Japan agrees to open glass, other markets

October 02, 1994|By New York Times News Service

WASHINGTON -- In a significant advance for the United States, Japanese and U.S. negotiators reached agreements yesterday to open Japan's markets in insurance, glass and medical and telecommunications equipment in ways that should increase U.S. exports to the world's second-largest economy.

But the all-night negotiations to meet a U.S. deadline failed to produce a deal to increase Japanese purchases of U.S. cars and car parts, which account for two-thirds of Japan's $60 billion trade surplus with the United States.

President Clinton responded by immediately carrying out his threat to initiate limited trade sanctions against Japan for failing to open more of its market for auto parts, even as he expressed satisfaction with those deals that were struck.

The sanctions process, though, requires a 12- to 18-month period of investigations and further consultations before punitive tariffs are imposed on Japanese exports to the United States. As a result, the proposed sanctions are not expected to disrupt relations between the two countries or to rattle the financial markets.

Indeed, the value of the dollar, which has slid steadily against the yen since the beginning of 1993, is expected to strengthen as a result of the package agreed upon yesterday, which should reduce a lot of the trade tension between Washington and Tokyo.

Opening four lucrative sectors of the relatively closed Japanese marketplace, the deal concludes 15 months of often bitter negotiations between Washington and Tokyo. If the agreements work out as written, they may constitute one of the most important breakthroughs in U.S.-Japanese trade relations since World War II.

The deal with Japan should also make it easier for Mr. Clinton to win congressional approval for the global trade agreement, the General Agreement on Tariffs and Trade, which is before Congress and which would lower tariff barriers around the world.

Many trade analysts and industry representatives said that theythought the package was a good bargain for the United States in general and for U.S. companies in particular.
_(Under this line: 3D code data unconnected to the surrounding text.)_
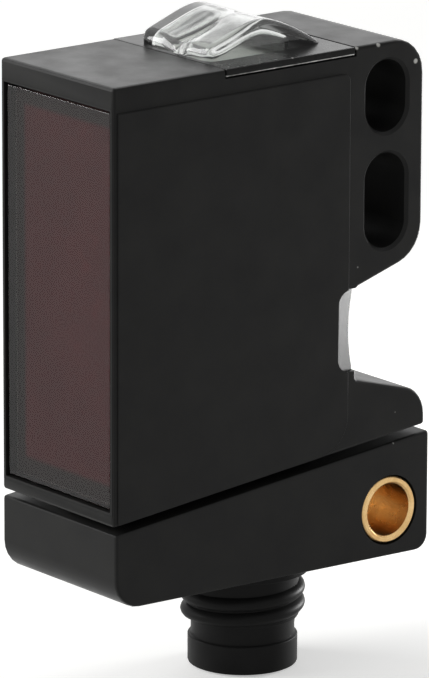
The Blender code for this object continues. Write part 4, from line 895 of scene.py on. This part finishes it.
# %% Finishes of the inner parts
inner_finishes = {
    # Hard gold flashed over nickel: a warm smooth plate on every contact.
    "gold_plated_contact": (
        ("contact_pin_",), ("#d9b35a", "#e6c877", 0.20, 0.4, 1.0, 0.05)),
    # Glass-filled nylon, matt so that it throws no stray light on the receiver.
    "matt_glass_filled_nylon": (
        ("optics_carrier", "contact_carrier"), ("#151515", "#1e1e1d", 0.68, 0.3, 0.0, 0.15)),
    # Woven glass and resin under a green solder mask.
    "solder_masked_board": (
        ("main_board", "optics_board"), ("#14452a", "#1c5a36", 0.38, 0.6, 0.0, 0.10)),
    # Thin amber film with copper between its layers.
    "polyimide_film": (
        ("board_link",), ("#9a5a1e", "#b46f2a", 0.30, 0.8, 0.0, 0.05)),
    # Transfer-moulded epoxy with a finely etched face.
    "moulded_epoxy": (
        ("processor_chip", "driver_chip", "regulator_chip", "amplifier_chip",
         "receiver_chip"), ("#1d1d20", "#262629", 0.55, 0.15, 0.0, 0.12)),
    # Fired ceramic, a chalky tan.
    "fired_ceramic": (
        ("capacitor_",), ("#a98a66", "#b99a76", 0.50, 0.2, 0.0, 0.08)),
    # Tinned steel sheet, dulled by handling.
    "tinned_steel": (
        ("receiver_shield",), ("#a9aaa8", "#bebfbc", 0.30, 0.5, 1.0, 0.06)),
    # Moulded nitrile rubber, matt and slightly dusty.
    "nitrile_rubber": (
        ("base_seal",), ("#171717", "#222221", 0.78, 0.25, 0.0, 0.15)),
    # Soft PVC round each wire.
    "wire_pvc": (
        ("lead_",), ("#8f8f8a", "#a3a39d", 0.48, 0.5, 0.0, 0.05)),
    # Tinted epoxy, cast glossy over each light-emitting chip.
    "red_tinted_epoxy": (
        ("emitter_led",), ("#b02a2a", "#c23c36", 0.16, 0.4, 0.0, 0.03)),
    "green_tinted_epoxy": (
        ("indicator_led_green",), ("#3f9a4c", "#55ad5e", 0.16, 0.4, 0.0, 0.03)),
    "yellow_tinted_epoxy": (
        ("indicator_led_yellow",), ("#d2a63a", "#dfb955", 0.16, 0.4, 0.0, 0.03)),
}
for name, (starts, values) in inner_finishes.items():
    material = simple_finish(name, *values)
    dressed = [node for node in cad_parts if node.startswith(starts)]
    for node in dressed:
        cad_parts[node].material_slots[0].material = material
    print(name, "on", ", ".join(sorted(dressed)))

# %% [markdown]
# **Optical acrylic.** The two lenses are polished and as clear as the cover, but less
# dense, with an IOR of 1.49. The light guide under the dome is filled with white pigment
# and satin, so that it glows evenly; unlit it is an opaque milky white.

# %% Lenses and light guide
for name, nodes, tint, roughness, transmission in (
        ("optical_acrylic", ("emitter_lens", "receiver_lens"), "#f2f4f4", 0.02, 1.0),
        ("milky_acrylic", ("light_guide",), "#d8dad6", 0.45, 0.0)):
    material, tree, shader, place = start_material(name)
    haze = add(tree, "TexNoise", inputs={
        "Vector": place, "Scale": 1 / (1.0 * MM), "Detail": 2.0, "Roughness": 0.5})
    gloss = add(tree, "MapRange", inputs={
        "Value": haze.outputs["Fac"], "To Min": roughness, "To Max": roughness + 0.06})
    tree.links.new(gloss.outputs["Result"], shader.inputs["Roughness"])
    shader.inputs["Base Color"].default_value = colour(tint)
    shader.inputs["IOR"].default_value = 1.49
    shader.inputs["Transmission Weight"].default_value = transmission
    for node in nodes:
        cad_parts[node].material_slots[0].material = material
    print(name, "on", ", ".join(nodes))
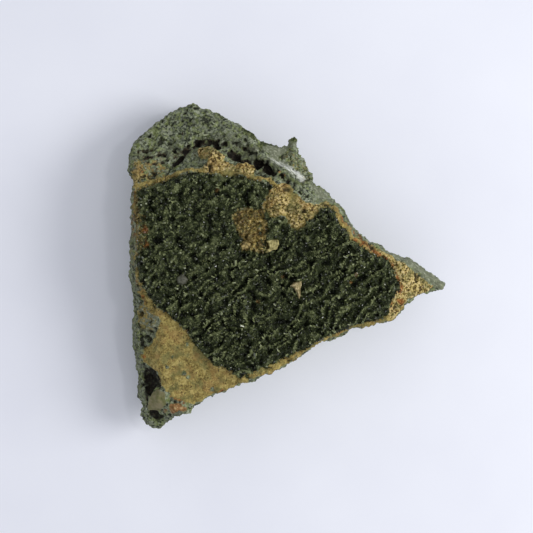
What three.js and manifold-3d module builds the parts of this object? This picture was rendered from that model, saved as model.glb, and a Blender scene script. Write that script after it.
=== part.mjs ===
// A hand-sized specimen of epidote. A broken wedge of grey-green rock, ochre where iron has stained it,
// carries on its upper face a druse: a crust of small dark green epidote crystals grown together.
// Millimetres, +Z up. The specimen lies on its broken back with the druse facing up. The origin is the
// middle of its footprint, on the surface it lies on: +X is to the right and +Y away from the viewer.
import * as THREE from "three";
import Module from "manifold-3d";
import { mergeVertices } from "three/addons/utils/BufferGeometryUtils.js";

const wasm = await Module();
wasm.setup();

// Driving dimensions.
const PLATEAU = 21.5; // height of the rock face under the druse
const CRUST = 1.5; // thickness of the crust that the crystals stand on
const SEAM = 0.3; // clearance between the rock and the crust
const STEP = 2.5; // size of a facet on the rock's upper face
const RIM_STEP = 2.7; // size of a facet along the outline
const CRYSTAL_SPACING = 2.1; // least distance between the crystals' middles
const [BELOW, ABOVE] = [-5, 40]; // heights clear of the rock, for the solids that are cut to make it
const HUB = new THREE.Vector2(-12, 0); // the outline and the sides are drawn around this point

// The outline seen from above, clockwise from the peak at the back.
const OUTLINE = [
  [-24.4, 42.8], [-22.6, 41.5], [-19.2, 40.4], [-15.3, 38.4], [-12.2, 37.1], [-9.1, 34.5], [-6.5, 32.4],
  [-3.1, 31.6], [0, 31.2], [2.6, 30.8], [3.6, 29.3], [4.9, 26.7], [6.5, 24.6], [7, 21.7], [9.9, 19.9],
  [12, 17.3], [15.1, 14.4], [15.9, 12.4], [18.2, 9.5], [20, 7.4], [24.2, 5.1], [27.6, 3], [32, 2],
  [34.1, 0.7], [37.2, -1.7], [41.6, -5.1], [40.8, -5.9], [37.2, -6.4], [34.1, -7.2], [32, -9],
  [29.9, -10.5], [29.4, -12.4], [28.3, -13.7], [25.5, -14.4], [21.6, -15.5], [16.9, -16.3], [14.6, -17.6],
  [9.1, -19.6], [6, -21.7], [2.9, -23.8], [-0.5, -25.9], [-4.4, -27.7], [-8.3, -29.3], [-12.2, -30.3],
  [-16.1, -32.4], [-21.1, -34.2], [-23.7, -36.3], [-25.7, -38.4], [-27.8, -37.8], [-30.4, -39.9],
  [-33, -42.3], [-35.6, -42.8], [-36.9, -41.7], [-38, -39.1], [-38.2, -36], [-39, -32.1], [-39, -28.2],
  [-40, -23.8], [-40.6, -19.1], [-40.6, -14.4], [-40, -9.5], [-41.1, -5.3], [-41.1, 1.2], [-40.8, 6.9],
  [-40.6, 17.3], [-40.8, 19.1], [-39.8, 20.7], [-39.8, 23], [-41.3, 24.6], [-41.6, 26.7], [-40.6, 28.2],
  [-40.8, 30.3], [-40, 32.4], [-37.4, 35], [-33.5, 38.6], [-29.9, 40.7],
];

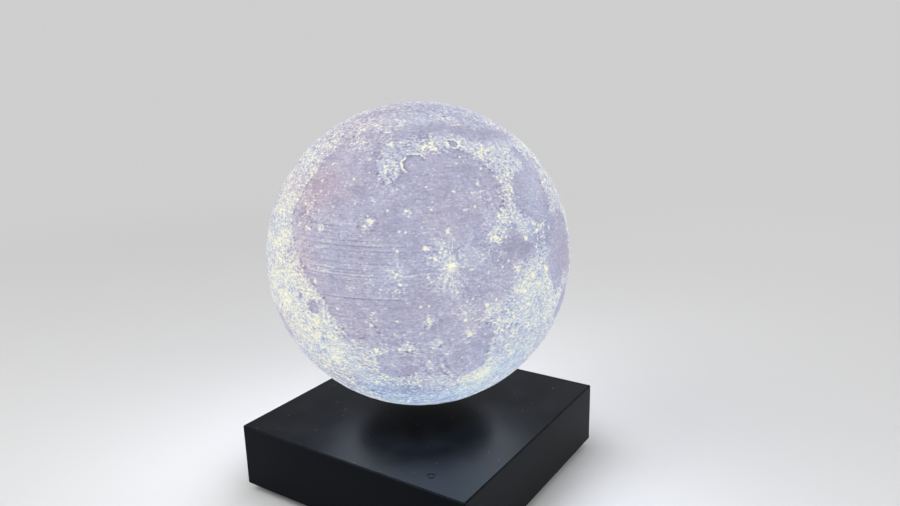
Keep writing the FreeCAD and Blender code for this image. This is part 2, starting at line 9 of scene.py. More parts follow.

That is, assuming the Japanese carry through with the promises to help foster progress "in access and sales" in the areas of insurance, glass and government purchases of medical and telecommunications equipment.

The Clinton administration can finally point to some tangible results from its get-tough strategy with Japan.

"This is certainly a plus for U.S. trade policy," said Clyde V. Prestowitz Jr., president of the Economic Strategy Institute, a research group financed in part by U.S. corporations and car companies, which have long advocated a hard-nosed trade policy with Japan.

"The deal establishes two things: One is a recognition on all sides that the Japanese market has certain structural barriers that need special attention. Second, there is an implicit commitment by Japan to deal with those barriers in ways that can be measured."

Mr. Prestowitz, a former U.S. trade negotiator, added: "It is unfortunate that they did not get anything on autos, but at least Clinton did not back down, which is what so often happened in the past."

The failure, though, to reach an agreement on autos is a big hole in the package. It is true that U.S. officials are increasingly less concerned with the sales of U.S. autos and original auto parts to Japan, because those have been rising in recent years, thanks to greater efforts by U.S. manufacturers to sell to the Japanese -- although the sales numbers remain very low.

But U.S. car makers are still largely frozen out of the Japanese market for replacement auto parts.

The actions toward sanctions that Mr. Clinton announced yesterday will be directed at opening that tightly controlled sector.

The fact that the president carried through with his vow to begin immediately the process of imposing trade sanctions on Japan for its failure to move on replacement car parts puts pressure on Tokyo to make concessions in future talks planned on this issue.

Still, the value of the entire package can only be assessed after several years. Sen. Max Baucus, a Montana Democrat and chairman of the Senate subcommittee on international trade, said that he was "disappointed that Japan failed to eliminate its pernicious trade barriers in the auto and auto parts sectors."